Hey there, time traveller!
This article was published 6/2/2014 (1233 days ago), so information in it may no longer be current.
Premier Greg Selinger and his colleagues are constantly making announcements about how important infrastructure projects are to him and his NDP government.
Just like his “no tax increase” promise in the past, he has failed on his promise to make improvements to the decaying infrastructure in the province of Manitoba.
One colossal failure happened three years ago and impacted hundreds of individuals, businesses and companies in southwestern Manitoba. In the spring flood of 2011, the bridge spanning the Souris River on Provincial Highway 251 was destroyed by the raging floodwaters that ultimately added to the flooding on the Assiniboine and Red rivers.

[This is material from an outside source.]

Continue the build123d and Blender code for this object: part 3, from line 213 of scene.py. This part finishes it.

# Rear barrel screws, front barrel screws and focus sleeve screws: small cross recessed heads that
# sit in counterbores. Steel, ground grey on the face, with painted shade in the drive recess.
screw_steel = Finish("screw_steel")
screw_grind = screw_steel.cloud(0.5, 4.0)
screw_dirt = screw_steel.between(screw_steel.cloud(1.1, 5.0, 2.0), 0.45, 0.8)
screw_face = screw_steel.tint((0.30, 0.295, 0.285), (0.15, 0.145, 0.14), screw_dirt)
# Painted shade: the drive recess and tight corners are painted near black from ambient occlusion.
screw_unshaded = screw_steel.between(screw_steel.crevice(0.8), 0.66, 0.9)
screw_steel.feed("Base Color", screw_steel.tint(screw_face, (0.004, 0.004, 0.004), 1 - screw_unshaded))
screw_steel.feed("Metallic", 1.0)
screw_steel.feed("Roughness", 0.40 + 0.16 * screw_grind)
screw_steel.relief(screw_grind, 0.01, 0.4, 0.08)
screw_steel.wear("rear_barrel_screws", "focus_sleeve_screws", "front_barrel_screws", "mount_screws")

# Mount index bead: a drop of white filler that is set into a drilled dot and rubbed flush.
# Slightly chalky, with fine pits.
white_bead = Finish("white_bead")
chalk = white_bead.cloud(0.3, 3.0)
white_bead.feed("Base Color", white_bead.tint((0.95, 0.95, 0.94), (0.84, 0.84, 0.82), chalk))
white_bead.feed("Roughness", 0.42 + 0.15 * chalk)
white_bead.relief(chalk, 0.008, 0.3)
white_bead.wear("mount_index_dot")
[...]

The bridge, located about 10 kilometres north of the Canada/U.S. border and approximately 29 kilometres south of Melita, is an integral part of Highway 251, the main artery connecting all of southwestern Manitoba and southeastern Saskatchewan.
This highway is the vital transportation route used by the burgeoning oil industry, farmers with land on both sides of the river, children going to school, patients travelling to health-care facilities, business people serving the area, people engaged in social activities, and those who were determined to travel the long distances to cast their ballot against the present government in the recent byelection.

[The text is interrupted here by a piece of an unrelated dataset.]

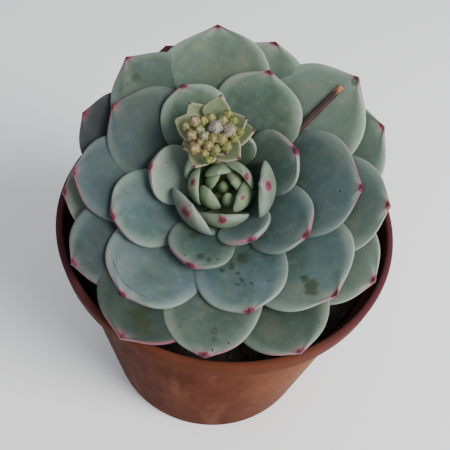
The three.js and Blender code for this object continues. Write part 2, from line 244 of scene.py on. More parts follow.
def tubePoints(path, radius, around):
    # centre + radius (cos turn * left + sin turn * up), on rings square to the path
    ahead = unit(np.gradient(path, axis=0))
    left = unit(np.cross(ahead, np.array([1.0, 0.0, 0.0])))
    up = np.cross(ahead, left)
    turn = turnsRound(around)[..., None]
    rings = np.cos(turn) * left[:, None] + np.sin(turn) * up[:, None]
    return withPoles(path[0], path[:, None] + np.asarray(radius)[..., None] * rings, path[-1])


def enclosed(points, faces):
    # signed volume: each face's fan of triangles against the origin
    total = 0.0
    for corners in (3, 4):
        chosen = np.array([face for face in faces if len(face) == corners])
        for last in range(2, corners):
            if len(chosen):
                a, b, c = (points[chosen[:, k]] for k in (0, last - 1, last))
                total += np.einsum("ij,ij->", a, np.cross(b, c)) / 6
    return total


def addObject(name, data):
    made = bpy.data.objects.new(name, data)
    bpy.context.scene.collection.objects.link(made)
    return made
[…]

Once the bridge was destroyed the people and businesses had to take alternate travel routes and they had three options:
1. Go through the U.S. with restricted hours of operation at the Canada/U.S. border crossing and travel approximately 100 kilometres one way which would add one and a half hours to their trip
2. Use a municipal gravel road and bridge built for light local traffic which is particularly dangerous for school children travelling on school buses and adds 48 kilometres and close to an hour due to horrific road conditions and the need to reduce speeds.
3. Go on a provincial paved road 80 kilometres one way that adds an hour of travel time. This is the route of choice for most because of safety reasons and to avoid the wear and tear on vehicles using the gravel road.
For three years the traffic has been disrupted and forced to choose between three unacceptable options forced upon them by a government that has failed to follow through on its “promise” to place infrastructure needs as a top priority.
At what cost? Adding up the income that is generated for the provincial coffers by the economic activity in the affected area would total in the hundreds of millions of dollars.
Common sense should have told the premier that the bridge needed to be fixed immediately. Those lost dollars could have been saved, the bridge built in a timely fashion at reasonable cost, and the taxpayers not inconvenienced personally and monetarily as they have been.
Now for the rest of the story; the irony of this situation came when the oil companies operating in southwestern Manitoba offered to help fund the building of a temporary structure similar to the one built and wholly paid for by the taxpayers over the Souris River at Hartney. The government in its infinite wisdom refused the offer.
But that is not the end of this woeful tale. In the winter of 2011-12, the people hit upon an ingenious solution to the problem. Once the river was completely frozen over, they began driving across the river on the ice. Again they were thwarted when the RCMP, on behalf of the government, began issuing traffic tickets to those attempting to cross. The ticketing continued until the people built a fish hut on the river; it was apparently then legal to take a vehicle onto the ice, pass the hut and continue across.
In the spring of 2013, the contractor from B.C. hired to build the bridge was within days of completing the concrete pour for the piles for the new bridge when Premier Selinger’s Highways department imposed road restrictions on the road leading to the bridge. If one were truly interested in improving infrastructure, why would restrictions have been placed on a road that was closed and impassable for the general public and was now being used only by trucks hauling concrete for the replacement of the bridge? No more concrete hauling meant another delay. Now the proposed opening of the bridge is said to be slated for late March — three long years later.
When you are governed by a party whose leader does not think it is necessary to keep his promises and believes in squandering the hard-earned money of the taxpayers, I leave it to you whether it is time to change the government in Manitoba.